You (beneficiary) will be required to be accompanied by your petitioner (lawful permanent resident or citizen of the US).

Both of you must carry all the documents that you submitted with Form I-485, in original. This may include- passports, travel documents, Form I-94.

Check Your AoS Status

Once you are done with all the formalities, you can wait for the formal approval of your Status. You may check your status through a dedicated online portal, or by calling USCIS Contact Center at 800-375-5283.

You need to keep the details such as receipt number, A-number*, name, and date of birth handy for reference.

A-number is an Alien Registration Number. It is a seven to nine-digit unique identification number provided to you (a noncitizen) by USCIS. This number is used for identifying, referencing, and tracking immigration files. It looks something like- A012345678

Final Decision

USCIS is the authority to make the final decision on your Green Card application. Once they approve your application, they will send you an Approval Notice in writing.

After you get the Approval Notice, a little later, you will receive your actual Green Card, congrats!

All the above steps are crucial for a successful Adjustment of Status (AoS) application. If you have difficulty following or want to get more clarity on the steps above, consider getting a consultation with an experienced immigration attorney.

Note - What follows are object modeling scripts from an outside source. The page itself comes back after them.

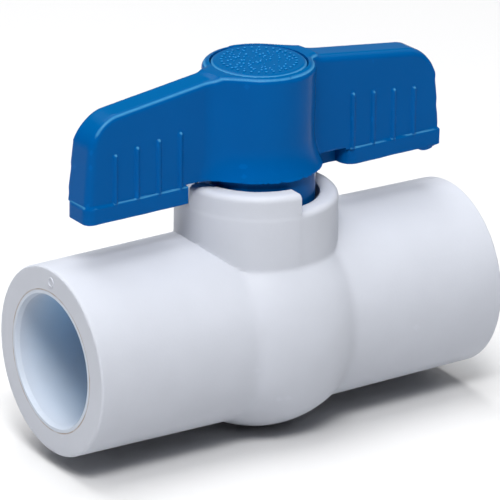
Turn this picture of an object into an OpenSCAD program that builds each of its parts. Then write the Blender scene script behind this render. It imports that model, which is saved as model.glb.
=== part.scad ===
// Half-inch compact ball valve with two slip sockets and a quarter-turn wing handle.
// Origin: centre of the ball. +X runs along the pipe to the outlet and +Z up the stem.
// The valve is shown open: the handle lies along the pipe. It closes clockwise seen from above.

/* [Pipe sockets] */
// Inside diameter of the sockets, for 21.34 mm pipe
socket_d = 21.44; // [21.40:0.01:21.60]
// Depth of each socket
socket_depth = 17.5; // [15:0.1:19]
// Diameter of the waterway through sleeves and ball
waterway_d = 14.5; // [12:0.1:14.6]
// Diameter of the sockets' lead-in at the mouth
mouth_d = 22.08; // [21.8:0.01:22.4]

/* [Body] */
// Overall length from socket face to socket face
valve_length = 76.9; // [75:0.1:84]
// Outside diameter of the barrels at the socket faces
barrel_d = 31; // [30:0.1:32]
// How much thicker the barrels are at mid-length, for draft
barrel_draft = 0.8; // [0:0.1:1]
// Diameter of the ball-shaped middle
bulge_d = 36.4; // [35.6:0.1:38]
// Radius of the blends between the middle and the barrels
blend_r = 0.5; // [0.3:0.1:2]
// Outside diameter of the neck
neck_d = 26.4; // [26:0.1:27]
// Height of the neck's raised quarters above the pipe's axis
neck_high = 25; // [24.6:0.1:25.2]
// Height of the neck's low quarters above the pipe's axis
neck_low = 21.7; // [21:0.1:22.4]
// Edge rounding of the neck's top
edge_r = 0.9; // [0.3:0.1:1.2]
// Edge rounding of the barrels' ends
barrel_edge_r = 0.4; // [0.3:0.1:1.2]

/* [Sleeves and seats] */
// Outside diameter of the sleeves in the barrels
sleeve_d = 23.3; // [22.9:0.1:23.6]
// Outside diameter of the ball carrier that the two sleeves form
carrier_d = 28.4; // [28:0.1:29]
// Outside diameter of the seats
seat_d = 21.9; // [21.5:0.1:21.9]
// Thickness of the seats along the pipe
seat_t = 3.75; // [3.5:0.05:3.75]
// Section diameter of the seals behind the seats
seat_seal_t = 1.8; // [1.6:0.1:1.8]

/* [Ball and stem] */
// Diameter of the ball
ball_d = 24; // [23.6:0.1:24]
// Diameter of the stem in its bore
stem_d = 10; // [9.6:0.1:10]
// Side of the square that drives the handle
drive_square = 6.6; // [6.2:0.1:6.6]
// Width of the tang that turns the ball
tang_w = 3.9; // [3.4:0.1:4.1]
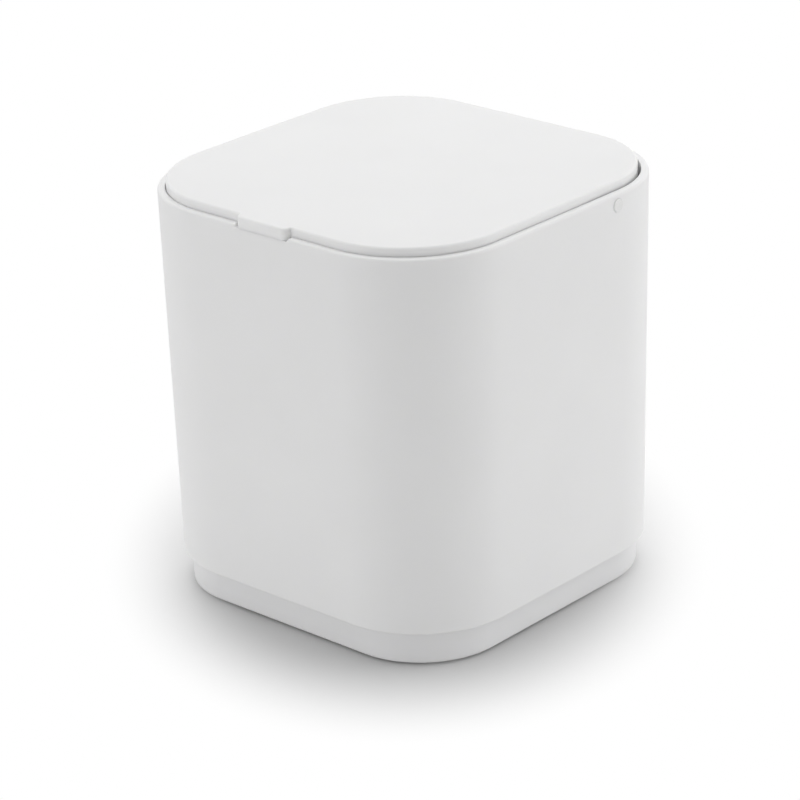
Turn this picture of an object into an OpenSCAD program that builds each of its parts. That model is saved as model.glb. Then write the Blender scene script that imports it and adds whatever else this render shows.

Adjustment of Status Timeline

If you are wondering how long it takes to get the status of your residence permit adjusted, that depends on several factors, such as- the type of application, the number of people applying, and your individual circumstances.

Often, the processing time is slow. However, you may consider the following as approximate timings for adjustment of status.

  • Alien Relative (Form I-130) - 15 months
  • Nonimmigrant Worker on H-1B visa (Form I-129)- 2 months
  • Alien Fiancé (Form I-129F)- 16.5 months
  • Alien Worker on E31/E32 Visa- 7.5 months
  • A Family Member of U Nonimmigrant - 27 months.

Note: The above timeline is for California Service Center, and are approximate dates of processing. The processing time highly depends on the Service Center, or the Field Office that you have applied from. Currently, there are 5 Service Centers that you can apply from.

You can calculate the processing time for your application on USCIS.

Working with Grape Law for Adjustment of Status

The immigration process can be complex and tedious. While you can always get support through your petitioner, consulting with an Immigration Attorney can make the process more fruitful and hassle-free.

An immigration attorney would make you understand all the legal requirements, take care of your documentation, and appear successfully for any appointments.

So don't leave your future in the hands of chance. Contact our immigration advisor so that all the needs are fulfilled, and requirements are met. Schedule a consultation with us and take the first step toward obtaining your Green Card today.


What are the Benefits of Filing an Adjustment of Status?

Adjustment of status (AoS) puts you in the process of becoming a permanent resident of the US. While your status is pending, you can still work and travel freely across the US lawfully.

How Long Does Adjustment of Status Take?

It typically takes 12 to 24 months (excluding exceptions), depending on the type of application and other factors.

What are the Steps for Adjustment of Status?

Firstly, you check eligibility categories, Then you submit Form I-485, gather supporting documents, attend the biometric appointment, and wait for the decision.

What is the Difference between a Change of Status and an Adjustment of Status?

Change of Status is when you apply to change your nonimmigrant status to another kind of nonimmigrant status. Adjustment of Status is when you apply for changing a Nonimmigrant to an Immigrant (Green Card) status.

What are the Inadmissibility Grounds?

Inadmissibility from applying is a situation due to which you may be denied access to becoming a permanent resident. The bar to adjustment can include an undesirable and unlawful means for entry to the US, and commitment of an act of violation.

What is Concurrent Filing?

When you submit Form I-130 and Form I-485 simultaneously, it is called Concurrent Filing.

What Happens if the AoS is Denied?

You can file an appeal or a motion to reopen or reconsider if your application is denied.